Copy verbatim the material from its first line to the line that holds "x, _, z = tree.axes(tree.place())", including that line.

→ **Source excerpt**:
┌────────
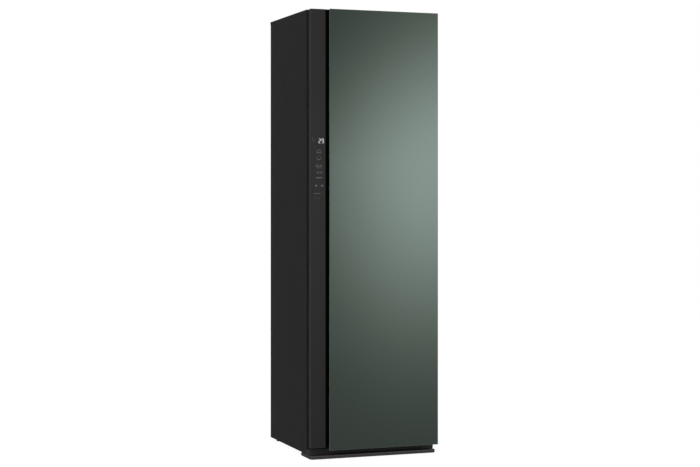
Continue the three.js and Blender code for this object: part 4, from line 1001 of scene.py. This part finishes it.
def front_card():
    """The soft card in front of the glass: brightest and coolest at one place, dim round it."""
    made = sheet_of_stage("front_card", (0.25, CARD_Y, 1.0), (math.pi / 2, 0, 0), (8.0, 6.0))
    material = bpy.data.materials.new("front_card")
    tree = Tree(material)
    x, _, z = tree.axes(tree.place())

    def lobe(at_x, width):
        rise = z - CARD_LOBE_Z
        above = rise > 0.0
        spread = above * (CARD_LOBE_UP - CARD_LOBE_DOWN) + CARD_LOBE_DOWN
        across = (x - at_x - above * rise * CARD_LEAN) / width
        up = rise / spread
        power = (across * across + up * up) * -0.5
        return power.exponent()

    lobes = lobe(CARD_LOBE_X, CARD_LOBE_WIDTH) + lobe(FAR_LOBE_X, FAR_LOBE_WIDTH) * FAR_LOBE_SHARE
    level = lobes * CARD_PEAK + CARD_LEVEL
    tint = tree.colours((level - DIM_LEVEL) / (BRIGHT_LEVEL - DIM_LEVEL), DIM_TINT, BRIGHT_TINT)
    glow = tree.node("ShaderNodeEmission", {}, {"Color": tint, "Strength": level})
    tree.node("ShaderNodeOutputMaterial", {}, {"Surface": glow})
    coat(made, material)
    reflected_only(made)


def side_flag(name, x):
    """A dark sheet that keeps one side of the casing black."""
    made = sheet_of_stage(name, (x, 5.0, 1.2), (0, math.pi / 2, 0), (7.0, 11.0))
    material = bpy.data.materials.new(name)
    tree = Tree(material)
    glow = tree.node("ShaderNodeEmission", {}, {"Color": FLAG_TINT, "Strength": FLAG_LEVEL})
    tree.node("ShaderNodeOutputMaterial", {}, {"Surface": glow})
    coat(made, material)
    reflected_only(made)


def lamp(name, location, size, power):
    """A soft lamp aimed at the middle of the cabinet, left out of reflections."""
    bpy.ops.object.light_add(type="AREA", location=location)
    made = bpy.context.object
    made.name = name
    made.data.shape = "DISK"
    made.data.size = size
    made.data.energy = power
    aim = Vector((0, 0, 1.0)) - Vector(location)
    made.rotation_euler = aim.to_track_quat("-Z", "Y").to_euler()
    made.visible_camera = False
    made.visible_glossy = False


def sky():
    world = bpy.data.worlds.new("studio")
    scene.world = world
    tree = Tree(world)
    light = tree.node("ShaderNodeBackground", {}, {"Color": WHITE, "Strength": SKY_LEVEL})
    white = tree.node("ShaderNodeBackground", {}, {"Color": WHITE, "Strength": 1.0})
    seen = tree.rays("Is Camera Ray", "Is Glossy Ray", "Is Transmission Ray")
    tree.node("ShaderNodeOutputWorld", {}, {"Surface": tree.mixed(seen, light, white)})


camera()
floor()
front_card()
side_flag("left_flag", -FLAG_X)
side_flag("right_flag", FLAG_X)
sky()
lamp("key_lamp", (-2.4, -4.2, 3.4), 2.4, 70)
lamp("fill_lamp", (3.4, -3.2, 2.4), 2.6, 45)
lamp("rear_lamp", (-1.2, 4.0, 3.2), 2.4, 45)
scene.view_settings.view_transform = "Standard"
└────────
→ **Written response**:
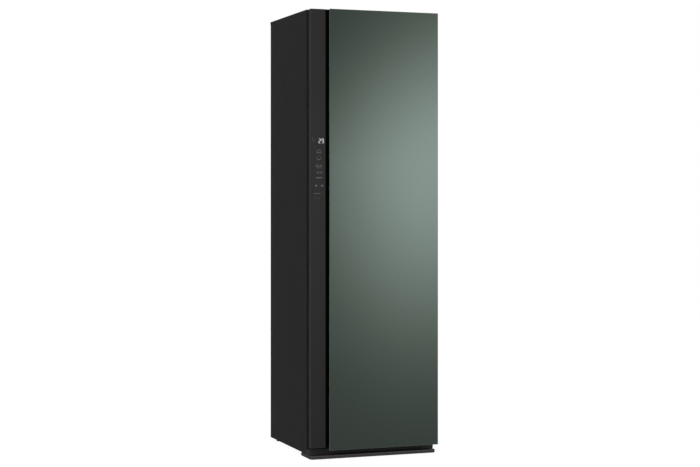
Continue the three.js and Blender code for this object: part 4, from line 1001 of scene.py. This part finishes it.
def front_card():
    """The soft card in front of the glass: brightest and coolest at one place, dim round it."""
    made = sheet_of_stage("front_card", (0.25, CARD_Y, 1.0), (math.pi / 2, 0, 0), (8.0, 6.0))
    material = bpy.data.materials.new("front_card")
    tree = Tree(material)
    x, _, z = tree.axes(tree.place())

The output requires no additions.